To be done:
Repeat exactly the lines from the start of the material below up to and including the "return np.vstack((line +" line.

Data excerpt:
⁂

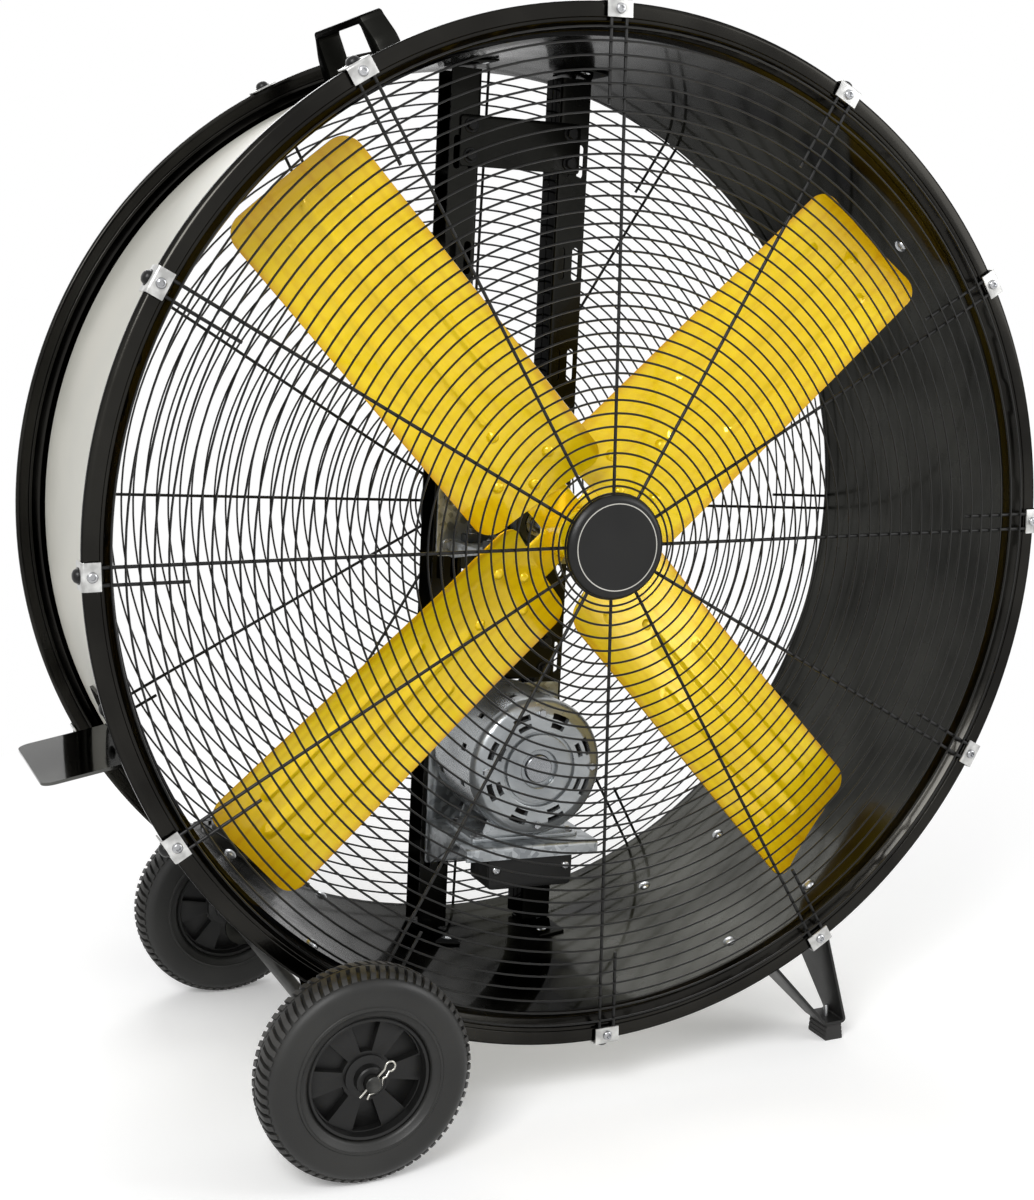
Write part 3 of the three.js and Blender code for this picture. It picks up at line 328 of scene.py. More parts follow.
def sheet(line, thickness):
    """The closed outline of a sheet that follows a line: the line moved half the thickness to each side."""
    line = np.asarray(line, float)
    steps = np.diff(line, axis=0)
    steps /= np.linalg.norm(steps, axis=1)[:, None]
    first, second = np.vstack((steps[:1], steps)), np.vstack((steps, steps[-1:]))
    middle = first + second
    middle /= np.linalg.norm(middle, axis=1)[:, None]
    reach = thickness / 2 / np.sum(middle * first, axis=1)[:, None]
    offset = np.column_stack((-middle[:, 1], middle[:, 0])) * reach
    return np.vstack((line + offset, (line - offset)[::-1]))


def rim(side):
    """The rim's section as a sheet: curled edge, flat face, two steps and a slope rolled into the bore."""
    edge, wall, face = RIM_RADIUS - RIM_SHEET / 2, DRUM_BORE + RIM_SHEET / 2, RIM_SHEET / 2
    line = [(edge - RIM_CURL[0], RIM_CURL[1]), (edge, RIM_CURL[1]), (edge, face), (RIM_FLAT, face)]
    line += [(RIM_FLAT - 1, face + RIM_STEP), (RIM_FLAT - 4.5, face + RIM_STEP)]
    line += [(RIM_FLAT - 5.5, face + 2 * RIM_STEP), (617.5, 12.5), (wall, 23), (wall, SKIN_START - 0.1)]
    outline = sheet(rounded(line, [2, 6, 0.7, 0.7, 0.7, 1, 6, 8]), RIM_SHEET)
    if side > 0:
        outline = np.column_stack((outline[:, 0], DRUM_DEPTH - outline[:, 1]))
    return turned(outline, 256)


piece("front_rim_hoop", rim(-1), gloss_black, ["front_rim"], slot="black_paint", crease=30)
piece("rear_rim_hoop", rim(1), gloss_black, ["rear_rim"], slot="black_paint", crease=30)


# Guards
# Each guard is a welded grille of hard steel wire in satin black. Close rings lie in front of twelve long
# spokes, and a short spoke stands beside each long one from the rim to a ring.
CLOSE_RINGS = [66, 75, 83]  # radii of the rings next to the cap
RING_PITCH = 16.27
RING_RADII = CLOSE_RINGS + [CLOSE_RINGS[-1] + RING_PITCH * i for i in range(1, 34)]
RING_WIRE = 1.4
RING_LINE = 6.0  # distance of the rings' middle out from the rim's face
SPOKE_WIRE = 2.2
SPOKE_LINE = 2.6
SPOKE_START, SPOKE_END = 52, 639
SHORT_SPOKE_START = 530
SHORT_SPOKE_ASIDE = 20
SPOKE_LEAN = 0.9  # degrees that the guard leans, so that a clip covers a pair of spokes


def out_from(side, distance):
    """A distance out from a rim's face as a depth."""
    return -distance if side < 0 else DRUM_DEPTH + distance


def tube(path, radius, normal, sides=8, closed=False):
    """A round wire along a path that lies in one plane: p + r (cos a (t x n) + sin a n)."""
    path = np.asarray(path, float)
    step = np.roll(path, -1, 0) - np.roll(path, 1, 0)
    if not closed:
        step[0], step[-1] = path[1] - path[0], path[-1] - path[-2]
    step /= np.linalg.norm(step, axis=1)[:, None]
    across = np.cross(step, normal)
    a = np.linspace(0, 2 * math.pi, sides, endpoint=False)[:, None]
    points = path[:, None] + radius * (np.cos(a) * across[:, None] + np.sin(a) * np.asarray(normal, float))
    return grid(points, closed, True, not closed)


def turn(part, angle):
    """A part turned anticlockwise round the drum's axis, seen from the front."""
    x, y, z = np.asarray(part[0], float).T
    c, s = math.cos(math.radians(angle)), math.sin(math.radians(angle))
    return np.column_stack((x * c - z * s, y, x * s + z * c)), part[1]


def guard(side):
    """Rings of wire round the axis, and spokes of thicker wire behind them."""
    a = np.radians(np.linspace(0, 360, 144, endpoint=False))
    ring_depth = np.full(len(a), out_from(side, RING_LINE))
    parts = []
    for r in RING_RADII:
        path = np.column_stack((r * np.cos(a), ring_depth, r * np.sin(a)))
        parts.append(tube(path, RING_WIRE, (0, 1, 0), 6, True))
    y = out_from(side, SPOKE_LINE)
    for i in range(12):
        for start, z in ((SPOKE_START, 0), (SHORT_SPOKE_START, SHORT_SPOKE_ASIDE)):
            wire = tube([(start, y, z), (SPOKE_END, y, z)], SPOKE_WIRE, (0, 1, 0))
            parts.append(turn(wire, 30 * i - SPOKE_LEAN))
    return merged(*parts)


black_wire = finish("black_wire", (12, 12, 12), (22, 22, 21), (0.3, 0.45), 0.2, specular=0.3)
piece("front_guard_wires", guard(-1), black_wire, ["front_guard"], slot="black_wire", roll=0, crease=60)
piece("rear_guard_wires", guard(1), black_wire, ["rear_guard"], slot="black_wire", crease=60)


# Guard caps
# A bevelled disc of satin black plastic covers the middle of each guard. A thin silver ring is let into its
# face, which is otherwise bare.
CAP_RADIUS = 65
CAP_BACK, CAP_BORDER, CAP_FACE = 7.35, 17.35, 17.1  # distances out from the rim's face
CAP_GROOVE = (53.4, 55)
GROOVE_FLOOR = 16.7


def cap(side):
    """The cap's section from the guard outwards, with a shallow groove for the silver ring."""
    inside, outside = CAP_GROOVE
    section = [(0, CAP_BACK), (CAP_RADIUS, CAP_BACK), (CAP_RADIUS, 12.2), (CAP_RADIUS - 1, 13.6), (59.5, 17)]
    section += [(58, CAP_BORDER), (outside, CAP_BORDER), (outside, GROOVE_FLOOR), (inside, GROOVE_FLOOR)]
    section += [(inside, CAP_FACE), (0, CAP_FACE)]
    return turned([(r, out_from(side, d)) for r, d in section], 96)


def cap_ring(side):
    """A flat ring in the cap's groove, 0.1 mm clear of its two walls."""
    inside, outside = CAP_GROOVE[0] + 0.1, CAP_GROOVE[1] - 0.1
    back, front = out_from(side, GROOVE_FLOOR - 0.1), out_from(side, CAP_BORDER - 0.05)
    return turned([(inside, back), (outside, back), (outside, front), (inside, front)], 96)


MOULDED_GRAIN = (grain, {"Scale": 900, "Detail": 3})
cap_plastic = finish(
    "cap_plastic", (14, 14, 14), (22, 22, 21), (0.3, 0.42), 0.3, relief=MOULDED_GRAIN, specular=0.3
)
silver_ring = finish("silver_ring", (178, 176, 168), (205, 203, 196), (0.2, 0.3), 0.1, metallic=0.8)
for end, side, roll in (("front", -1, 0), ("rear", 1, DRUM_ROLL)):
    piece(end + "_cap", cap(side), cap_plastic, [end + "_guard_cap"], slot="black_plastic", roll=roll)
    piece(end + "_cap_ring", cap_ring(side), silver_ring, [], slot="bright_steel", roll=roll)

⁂

Task answer:
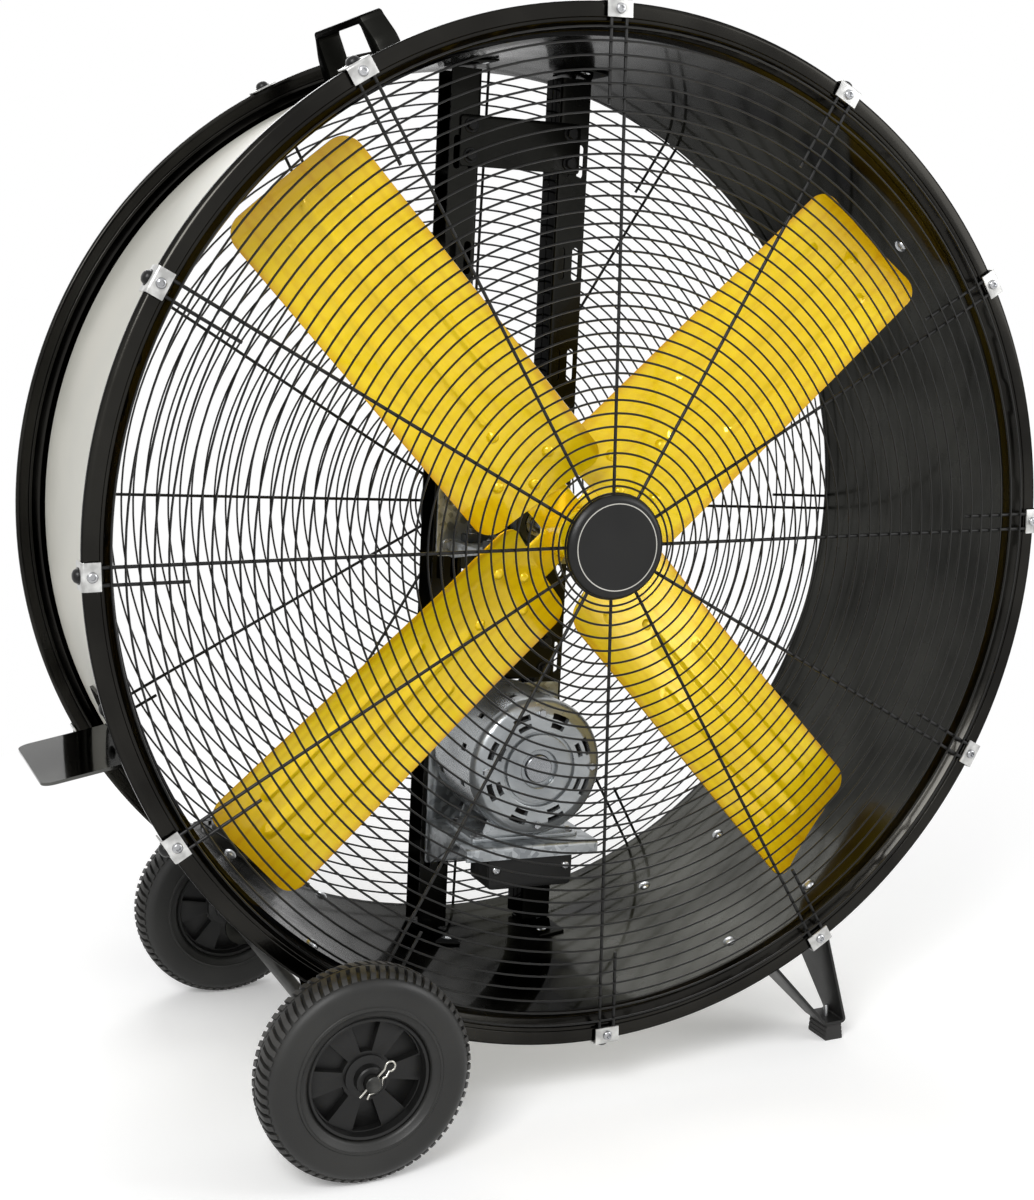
Write part 3 of the three.js and Blender code for this picture. It picks up at line 328 of scene.py. More parts follow.
def sheet(line, thickness):
    """The closed outline of a sheet that follows a line: the line moved half the thickness to each side."""
    line = np.asarray(line, float)
    steps = np.diff(line, axis=0)
    steps /= np.linalg.norm(steps, axis=1)[:, None]
    first, second = np.vstack((steps[:1], steps)), np.vstack((steps, steps[-1:]))
    middle = first + second
    middle /= np.linalg.norm(middle, axis=1)[:, None]
    reach = thickness / 2 / np.sum(middle * first, axis=1)[:, None]
    offset = np.column_stack((-middle[:, 1], middle[:, 0])) * reach
    return np.vstack((line + offset, (line - offset)[::-1]))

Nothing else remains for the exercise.